--- BEGIN ---

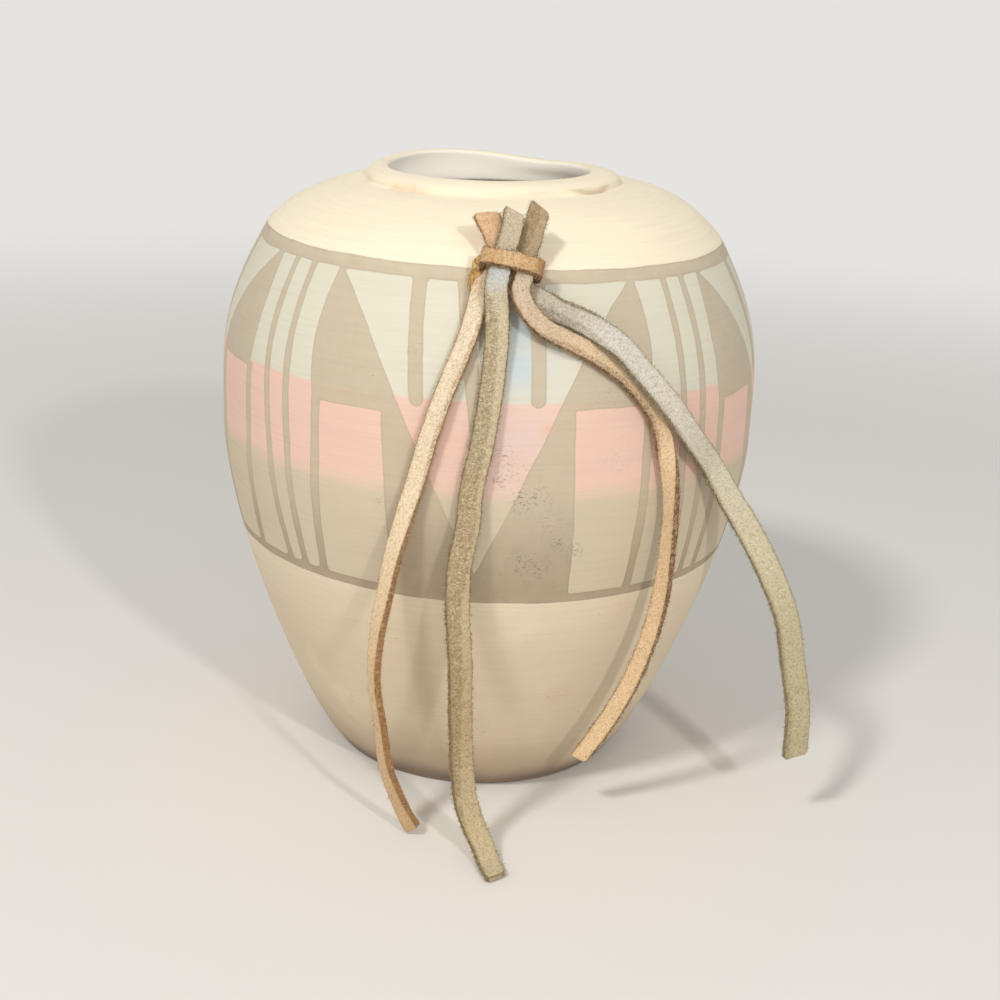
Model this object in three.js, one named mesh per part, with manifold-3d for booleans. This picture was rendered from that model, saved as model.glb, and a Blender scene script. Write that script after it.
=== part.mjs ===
// A pottery vase with a leather lace tassel on its shoulder, in millimetres, +Z up.
// The origin is the middle of the vase's flat foot, and the tassel is on the -Y side.

import * as THREE from 'three';
import Module from 'manifold-3d';
import { mergeVertices } from 'three/addons/utils/BufferGeometryUtils.js';

const wasm = await Module();
wasm.setup();

// The air left between pieces that touch.
const clearance = 0.3;

// The fired shell: foot, belly, shoulder corner and the top of the dome.
const footRadius = 33.8;
const footRound = 1.1;
const bellyRadius = 63.5;
const bellyHeight = 82.2;
const cornerRadius = 53.0;
const cornerHeight = 128.8;
const domeHeight = 139.4;
const wallThickness = 5.0;
const floorThickness = 6.0;
const floorFillet = 6.0;

// The shares of the dome and of the upper curve that the inside follows, between its roundings.
const innerDome = [0.2, 0.97];
const innerUpper = [0.05, 0.92];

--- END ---

# GIVEN PROBLEM:
Reproduce the full listing exactly.

# SOLUTION BELOW:
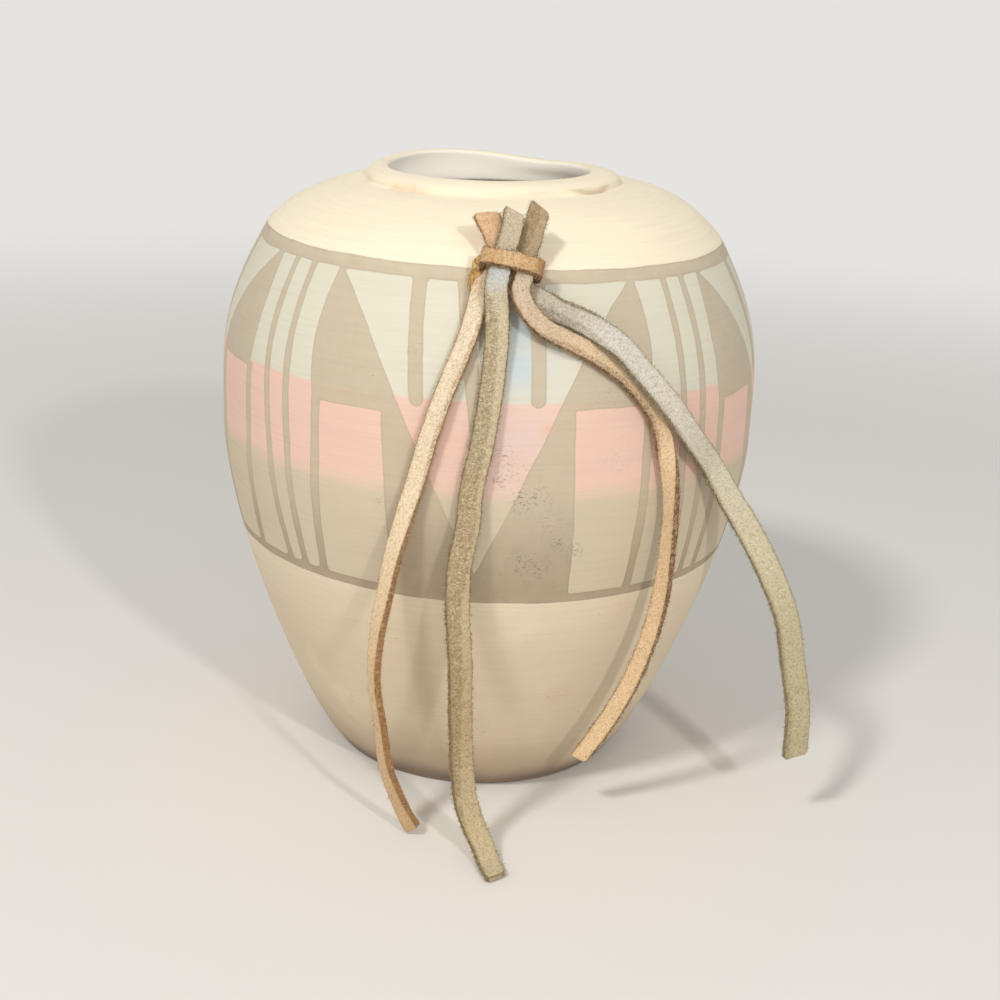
Model this object in three.js, one named mesh per part, with manifold-3d for booleans. This picture was rendered from that model, saved as model.glb, and a Blender scene script. Write that script after it.
=== part.mjs ===
// A pottery vase with a leather lace tassel on its shoulder, in millimetres, +Z up.
// The origin is the middle of the vase's flat foot, and the tassel is on the -Y side.

import * as THREE from 'three';
import Module from 'manifold-3d';
import { mergeVertices } from 'three/addons/utils/BufferGeometryUtils.js';

const wasm = await Module();
wasm.setup();

// The air left between pieces that touch.
const clearance = 0.3;

// The fired shell: foot, belly, shoulder corner and the top of the dome.
const footRadius = 33.8;
const footRound = 1.1;
const bellyRadius = 63.5;
const bellyHeight = 82.2;
const cornerRadius = 53.0;
const cornerHeight = 128.8;
const domeHeight = 139.4;
const wallThickness = 5.0;
const floorThickness = 6.0;
const floorFillet = 6.0;

// The shares of the dome and of the upper curve that the inside follows, between its roundings.
const innerDome = [0.2, 0.97];
const innerUpper = [0.05, 0.92];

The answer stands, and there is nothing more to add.